For Father Oleksandr, the two days of training prompted real reflection. "We received an enormous amount of information. It needs time to settle — to think through, to identify what is truly useful and applicable to my specific situation and community."

What stayed with him most was the framing of leadership not as a role, but as a form of character. "The qualities we discussed — they're deeply human. A leader must be a self-sufficient, already-formed person, both spiritually and as a human being. And at the same time, be genuinely useful to those around them, without self-interest. These qualities don't always come together easily in one person."
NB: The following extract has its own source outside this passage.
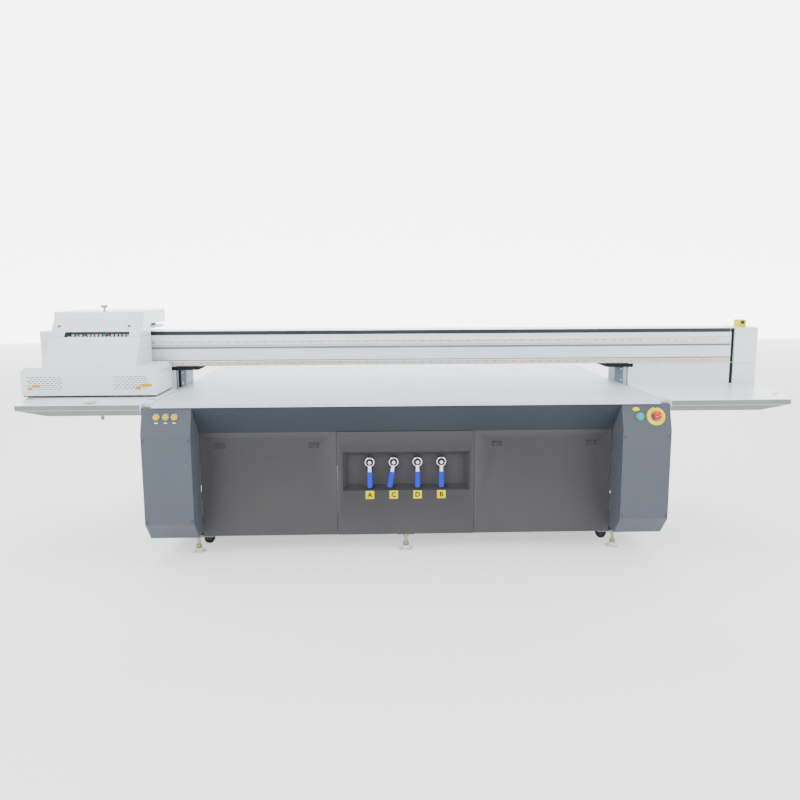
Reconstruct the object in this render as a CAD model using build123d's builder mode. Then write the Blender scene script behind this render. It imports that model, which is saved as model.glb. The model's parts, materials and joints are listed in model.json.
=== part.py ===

Iryna has her own, more pragmatic take on leadership in a clerical household. "A good priest's wife is half the parish," she says plainly. "I know my husband. He wants to embrace everything, achieve the best possible result in every direction at once. But I understand that he is a person of flesh and blood, with physical and emotional needs alongside spiritual ones. So sometimes I need to slow things down. Sometimes he listens. Sometimes he doesn't." She laughs.

Her point carries weight beyond the personal: parish life is not shaped by the priest alone. "There are other actors who influence a community — who support it, and who sometimes need to provide a check. The priest's family is part of that ecosystem."

Why this matters beyond clergy

Both Iryna and Father Oleksandr leave with the same conviction: programs like this should reach further. "I believe these trainings should be open not just to clergy and their families, but to laypeople as well," says Iryna. "They are also part of the spiritual world. They also struggle with stress, grief, and burnout. A person who doesn't understand what's happening inside them, what they need — no spiritual guide can help them until they are ready to change something themselves. This training creates that readiness."

Father Oleksandr is already familiar with Eleos-Ukraine's broader work: his deanery hosts a Princess Olha shelter supported by the network, and his senior priest is closely involved with the organization. "I've known Father Serhiy Dmytriev's story for a long time," he notes. "This project fits everything Eleos stands for."

They plan to return for more training. Together.

The project "Clergy and Communities in Support of Mental Health: Innovative Support Practices During the War in Ukraine" is implemented by Eleos-Ukraine in partnership with DanChurchAid and Norwegian Church Aid in Ukraine, with financial support from the Government of Norway (NORAD), in cooperation with the Kyiv and Lviv Orthodox Theological Academies.